Copy the data exactly from the line that contains "prong_plane = plug_plane.offset(PLUG_FACE)" through the line that contains "before = set(bpy.data.objects)", keeping both end lines and leaving out everything else.
>> Start DATA BLOCK
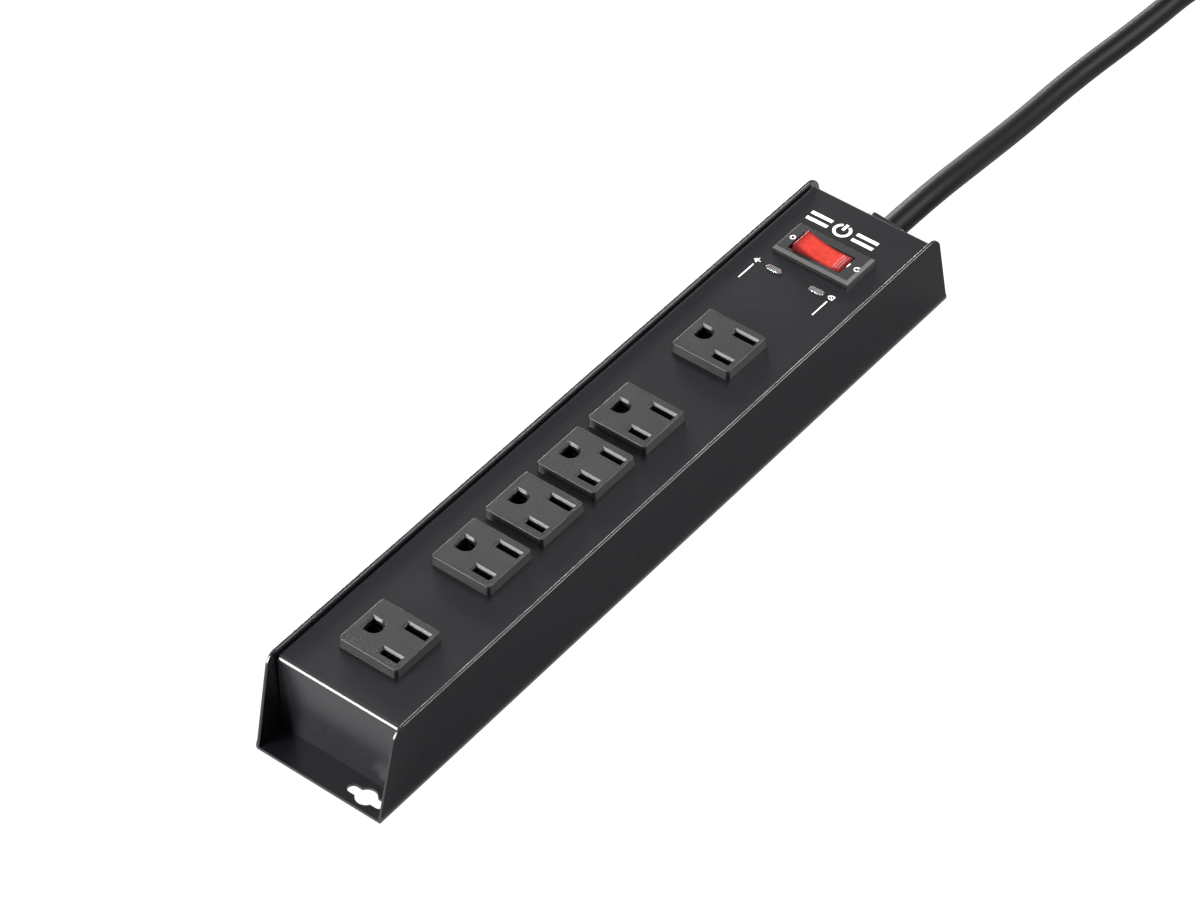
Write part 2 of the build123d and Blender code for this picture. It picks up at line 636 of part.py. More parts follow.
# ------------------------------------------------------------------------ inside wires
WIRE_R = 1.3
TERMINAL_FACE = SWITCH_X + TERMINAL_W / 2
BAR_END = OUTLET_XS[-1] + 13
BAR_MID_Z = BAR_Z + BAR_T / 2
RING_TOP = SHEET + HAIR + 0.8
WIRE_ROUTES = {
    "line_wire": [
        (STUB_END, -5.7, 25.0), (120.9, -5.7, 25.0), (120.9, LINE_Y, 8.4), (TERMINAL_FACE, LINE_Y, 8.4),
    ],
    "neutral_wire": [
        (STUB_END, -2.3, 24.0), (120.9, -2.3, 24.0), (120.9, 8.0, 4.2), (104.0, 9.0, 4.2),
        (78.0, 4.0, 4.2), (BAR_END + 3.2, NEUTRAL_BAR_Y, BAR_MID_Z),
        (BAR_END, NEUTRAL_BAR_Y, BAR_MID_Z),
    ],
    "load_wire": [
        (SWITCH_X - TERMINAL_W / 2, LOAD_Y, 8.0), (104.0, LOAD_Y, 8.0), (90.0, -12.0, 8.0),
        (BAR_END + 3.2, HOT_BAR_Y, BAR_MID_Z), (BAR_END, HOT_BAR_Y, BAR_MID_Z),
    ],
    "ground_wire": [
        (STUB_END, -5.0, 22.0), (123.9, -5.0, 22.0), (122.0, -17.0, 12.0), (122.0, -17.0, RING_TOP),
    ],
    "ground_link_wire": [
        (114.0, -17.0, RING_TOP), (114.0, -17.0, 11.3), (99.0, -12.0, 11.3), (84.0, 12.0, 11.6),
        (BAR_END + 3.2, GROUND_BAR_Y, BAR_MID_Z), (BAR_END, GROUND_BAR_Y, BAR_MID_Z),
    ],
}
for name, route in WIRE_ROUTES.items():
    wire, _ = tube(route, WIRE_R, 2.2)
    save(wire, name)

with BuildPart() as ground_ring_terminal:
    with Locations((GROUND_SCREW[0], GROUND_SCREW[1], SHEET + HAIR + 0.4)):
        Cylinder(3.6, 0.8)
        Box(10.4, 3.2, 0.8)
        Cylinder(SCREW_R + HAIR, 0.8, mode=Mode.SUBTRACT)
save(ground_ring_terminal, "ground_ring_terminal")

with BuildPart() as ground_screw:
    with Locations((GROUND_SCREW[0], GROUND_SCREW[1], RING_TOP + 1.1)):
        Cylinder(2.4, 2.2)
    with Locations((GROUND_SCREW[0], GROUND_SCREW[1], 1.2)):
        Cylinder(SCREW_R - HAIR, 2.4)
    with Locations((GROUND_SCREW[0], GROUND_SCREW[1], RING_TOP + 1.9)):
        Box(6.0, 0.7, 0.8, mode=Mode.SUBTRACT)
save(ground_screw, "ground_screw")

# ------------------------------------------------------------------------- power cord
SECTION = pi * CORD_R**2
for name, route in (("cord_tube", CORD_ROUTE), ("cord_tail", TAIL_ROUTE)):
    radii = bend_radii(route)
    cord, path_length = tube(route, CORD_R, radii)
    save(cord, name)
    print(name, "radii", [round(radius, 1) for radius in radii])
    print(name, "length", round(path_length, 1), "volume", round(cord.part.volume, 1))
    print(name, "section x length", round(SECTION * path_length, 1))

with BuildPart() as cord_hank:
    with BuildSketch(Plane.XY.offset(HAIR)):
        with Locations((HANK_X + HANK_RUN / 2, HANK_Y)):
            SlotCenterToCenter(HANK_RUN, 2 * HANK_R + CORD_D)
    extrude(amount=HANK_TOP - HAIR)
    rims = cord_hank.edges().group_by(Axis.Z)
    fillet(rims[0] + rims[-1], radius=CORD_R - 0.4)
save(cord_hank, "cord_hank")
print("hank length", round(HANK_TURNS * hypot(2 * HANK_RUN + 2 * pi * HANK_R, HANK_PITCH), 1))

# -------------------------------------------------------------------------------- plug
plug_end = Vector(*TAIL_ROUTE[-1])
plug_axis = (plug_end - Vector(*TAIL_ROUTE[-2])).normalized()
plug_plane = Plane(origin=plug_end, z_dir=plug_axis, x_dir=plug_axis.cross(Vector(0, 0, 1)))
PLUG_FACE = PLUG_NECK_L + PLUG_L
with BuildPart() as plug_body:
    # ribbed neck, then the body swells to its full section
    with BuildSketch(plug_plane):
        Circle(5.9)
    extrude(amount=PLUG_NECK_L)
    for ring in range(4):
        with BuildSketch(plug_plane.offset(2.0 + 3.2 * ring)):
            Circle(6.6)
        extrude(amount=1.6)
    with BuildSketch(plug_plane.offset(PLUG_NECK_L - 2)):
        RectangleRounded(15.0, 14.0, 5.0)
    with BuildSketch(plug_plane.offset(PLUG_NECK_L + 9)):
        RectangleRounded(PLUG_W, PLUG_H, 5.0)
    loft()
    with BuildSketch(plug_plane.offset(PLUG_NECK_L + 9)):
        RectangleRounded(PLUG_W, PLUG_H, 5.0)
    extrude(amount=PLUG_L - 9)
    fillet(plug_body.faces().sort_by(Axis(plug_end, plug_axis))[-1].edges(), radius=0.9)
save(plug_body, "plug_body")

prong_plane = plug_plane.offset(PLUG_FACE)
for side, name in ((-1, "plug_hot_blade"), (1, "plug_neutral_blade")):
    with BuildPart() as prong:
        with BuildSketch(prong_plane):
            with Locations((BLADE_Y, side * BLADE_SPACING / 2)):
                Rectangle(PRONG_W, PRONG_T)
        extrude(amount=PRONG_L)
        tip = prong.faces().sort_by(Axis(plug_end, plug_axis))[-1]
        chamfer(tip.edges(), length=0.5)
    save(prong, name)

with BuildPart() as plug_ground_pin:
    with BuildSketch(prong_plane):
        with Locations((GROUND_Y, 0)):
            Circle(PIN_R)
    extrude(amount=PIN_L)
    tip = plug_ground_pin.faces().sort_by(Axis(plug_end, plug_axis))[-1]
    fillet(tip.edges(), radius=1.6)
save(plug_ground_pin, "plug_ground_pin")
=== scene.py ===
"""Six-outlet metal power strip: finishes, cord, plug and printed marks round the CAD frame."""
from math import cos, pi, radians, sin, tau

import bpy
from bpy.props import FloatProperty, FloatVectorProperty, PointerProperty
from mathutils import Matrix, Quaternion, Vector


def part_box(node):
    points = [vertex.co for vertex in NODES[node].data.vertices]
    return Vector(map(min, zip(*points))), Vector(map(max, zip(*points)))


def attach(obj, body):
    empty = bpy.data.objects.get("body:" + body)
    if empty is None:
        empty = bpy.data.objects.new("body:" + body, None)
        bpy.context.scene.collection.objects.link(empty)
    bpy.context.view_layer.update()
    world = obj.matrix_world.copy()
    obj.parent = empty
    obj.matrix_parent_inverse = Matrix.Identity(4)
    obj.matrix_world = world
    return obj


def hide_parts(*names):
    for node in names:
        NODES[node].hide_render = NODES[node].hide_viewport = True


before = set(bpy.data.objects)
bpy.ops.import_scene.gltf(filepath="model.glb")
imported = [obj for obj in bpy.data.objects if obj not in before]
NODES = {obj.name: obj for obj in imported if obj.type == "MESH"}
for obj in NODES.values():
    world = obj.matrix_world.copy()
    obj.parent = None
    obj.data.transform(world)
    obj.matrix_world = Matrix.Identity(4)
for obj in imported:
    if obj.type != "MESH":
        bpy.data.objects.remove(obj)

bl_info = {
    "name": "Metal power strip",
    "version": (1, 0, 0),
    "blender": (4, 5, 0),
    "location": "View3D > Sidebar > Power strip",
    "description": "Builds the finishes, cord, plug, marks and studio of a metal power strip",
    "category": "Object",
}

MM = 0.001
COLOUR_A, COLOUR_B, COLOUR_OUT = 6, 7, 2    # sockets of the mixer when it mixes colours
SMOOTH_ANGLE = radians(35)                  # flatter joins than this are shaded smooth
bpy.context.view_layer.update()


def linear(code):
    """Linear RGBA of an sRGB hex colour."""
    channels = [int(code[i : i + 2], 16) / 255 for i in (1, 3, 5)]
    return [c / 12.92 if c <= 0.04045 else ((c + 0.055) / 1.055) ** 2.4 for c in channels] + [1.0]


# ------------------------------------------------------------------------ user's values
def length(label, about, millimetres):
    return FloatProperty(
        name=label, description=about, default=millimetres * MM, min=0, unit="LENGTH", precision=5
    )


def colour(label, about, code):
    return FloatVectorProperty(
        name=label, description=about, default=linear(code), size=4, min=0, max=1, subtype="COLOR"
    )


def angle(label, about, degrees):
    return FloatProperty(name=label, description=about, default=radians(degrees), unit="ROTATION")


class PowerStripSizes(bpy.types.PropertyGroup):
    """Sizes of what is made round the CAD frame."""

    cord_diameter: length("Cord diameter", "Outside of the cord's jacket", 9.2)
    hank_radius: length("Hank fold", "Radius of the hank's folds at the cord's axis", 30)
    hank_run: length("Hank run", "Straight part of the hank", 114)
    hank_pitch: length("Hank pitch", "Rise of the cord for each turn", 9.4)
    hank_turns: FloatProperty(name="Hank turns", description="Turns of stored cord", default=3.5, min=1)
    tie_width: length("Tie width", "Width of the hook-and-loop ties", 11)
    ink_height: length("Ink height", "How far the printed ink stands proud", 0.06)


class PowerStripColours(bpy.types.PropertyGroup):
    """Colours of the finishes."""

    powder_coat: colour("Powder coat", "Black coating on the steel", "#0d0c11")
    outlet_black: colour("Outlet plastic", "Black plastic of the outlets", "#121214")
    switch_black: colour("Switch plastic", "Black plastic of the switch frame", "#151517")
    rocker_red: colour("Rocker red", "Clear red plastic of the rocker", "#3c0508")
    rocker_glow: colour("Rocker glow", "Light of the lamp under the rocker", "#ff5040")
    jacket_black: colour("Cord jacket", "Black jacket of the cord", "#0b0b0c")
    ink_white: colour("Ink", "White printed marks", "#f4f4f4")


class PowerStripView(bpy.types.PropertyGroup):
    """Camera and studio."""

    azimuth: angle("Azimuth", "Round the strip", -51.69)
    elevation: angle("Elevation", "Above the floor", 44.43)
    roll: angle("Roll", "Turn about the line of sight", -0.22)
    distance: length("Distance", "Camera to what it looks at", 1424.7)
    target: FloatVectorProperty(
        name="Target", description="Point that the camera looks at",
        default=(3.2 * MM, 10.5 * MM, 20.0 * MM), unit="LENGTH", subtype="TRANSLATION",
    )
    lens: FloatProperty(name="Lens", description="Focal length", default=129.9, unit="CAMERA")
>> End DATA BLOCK
### WORKED ANSWER
prong_plane = plug_plane.offset(PLUG_FACE)
for side, name in ((-1, "plug_hot_blade"), (1, "plug_neutral_blade")):
    with BuildPart() as prong:
        with BuildSketch(prong_plane):
            with Locations((BLADE_Y, side * BLADE_SPACING / 2)):
                Rectangle(PRONG_W, PRONG_T)
        extrude(amount=PRONG_L)
        tip = prong.faces().sort_by(Axis(plug_end, plug_axis))[-1]
        chamfer(tip.edges(), length=0.5)
    save(prong, name)

with BuildPart() as plug_ground_pin:
    with BuildSketch(prong_plane):
        with Locations((GROUND_Y, 0)):
            Circle(PIN_R)
    extrude(amount=PIN_L)
    tip = plug_ground_pin.faces().sort_by(Axis(plug_end, plug_axis))[-1]
    fillet(tip.edges(), radius=1.6)
save(plug_ground_pin, "plug_ground_pin")
=== scene.py ===
"""Six-outlet metal power strip: finishes, cord, plug and printed marks round the CAD frame."""
from math import cos, pi, radians, sin, tau

import bpy
from bpy.props import FloatProperty, FloatVectorProperty, PointerProperty
from mathutils import Matrix, Quaternion, Vector


def part_box(node):
    points = [vertex.co for vertex in NODES[node].data.vertices]
    return Vector(map(min, zip(*points))), Vector(map(max, zip(*points)))


def attach(obj, body):
    empty = bpy.data.objects.get("body:" + body)
    if empty is None:
        empty = bpy.data.objects.new("body:" + body, None)
        bpy.context.scene.collection.objects.link(empty)
    bpy.context.view_layer.update()
    world = obj.matrix_world.copy()
    obj.parent = empty
    obj.matrix_parent_inverse = Matrix.Identity(4)
    obj.matrix_world = world
    return obj


def hide_parts(*names):
    for node in names:
        NODES[node].hide_render = NODES[node].hide_viewport = True


before = set(bpy.data.objects)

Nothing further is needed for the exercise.